Some people make a personal statement through their clothes, hairstyle, or in the choice of car or truck they drive; some wear a particular style of hat or cut their hair in some unique fashion. Other folks, particularly in rural America, express themselves by decorating their mailboxes.
Travel almost any rural two-lane still frequented by farm machinery and you're likely to come across mailboxes painted with flowers and flags and animals and astrological symbols. Some mailboxes simply have the owner's name scrawled across one side, while others are ornately decorated with bright colors or sculpted in the shape of houses, barns and old railroad engines. You can buy pre-decorated mailboxes, of course. I've seen them painted to resemble barns, tractors, snakes and fish. A clever cat-mailbox design painted the door and inside of the box to resemble the cat's mouth, open and closed, and the mail flag was its swishing tail.
Most interesting, though, are the homemade mailboxes you come across now and then, like the wooden box crafted to resemble a log cabins or the mailbox posted on an old milk can. You'll see many boxes supported in unique ways, such as on the back of a bucking bronc or in the snout of a dragon rising out of a ditch. There's more than one mailbox posted high in the sky on top of a pole for "Air Mail." Others are crafted from old wood stoves, propane gas tanks, barrel drums and even worn-out computers. Any farmer with a welding torch is prone to decorate his mailbox.
Among folklorists, those professionals who study homemade arts and crafts, mailboxes are sometimes called "boundary art." Like gates and entryways, they lie at the edge of one's property and help identify you to the outside world. Whether its a name on the mailbox or a fish leaping over a gateway arch, the symbols say something about who we are, where we live and what we do. A boundary marked with deer or elk skulls, for instance, suggests hunting. Old farm implements spread along a fenceline could celebrate a family farm that's lasted several generations. The folks with the mailbox sculpted out of old horseshoes are probably horse enthusiasts, wouldn't you think?

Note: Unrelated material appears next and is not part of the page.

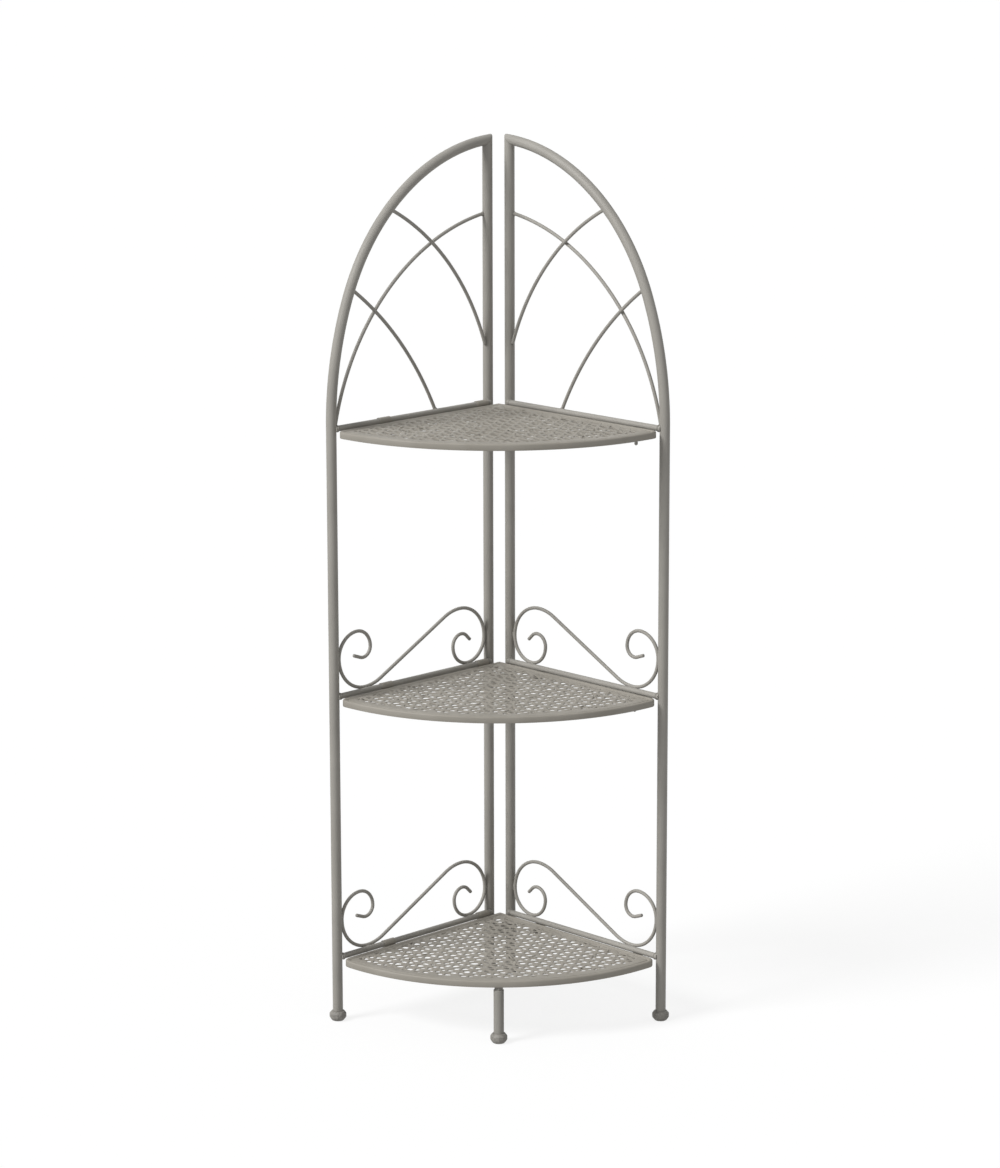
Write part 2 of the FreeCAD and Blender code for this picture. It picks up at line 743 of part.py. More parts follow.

For folks living in the country, the mailbox is the point from which they make contact with the world outside. Telephones and satellite television and the Internet have removed much of the isolation that came with rural life, but the mailbox is still the conduit through which tangible objects -- things you can hold and feel -- are transmitted back and forth. The mailbox delivers seed catalogs and greeting cards and bills and newspapers and crop payments and invitations and magazines and assorted junk mail; it carries away mortgage payments, order forms, applications, letters to Congress and more greeting cards.
For those in the country, the mailbox is like a signature and the differences in mailboxes can be as unique as the way folks sign their names. Some want theirs spelled out in clean bold block letters; others go for something a little different, like a box mounted to the handle of an old plow or a birdhouse with a canary that comes out and whistles when you open its door. You gotta admit, it takes all kinds.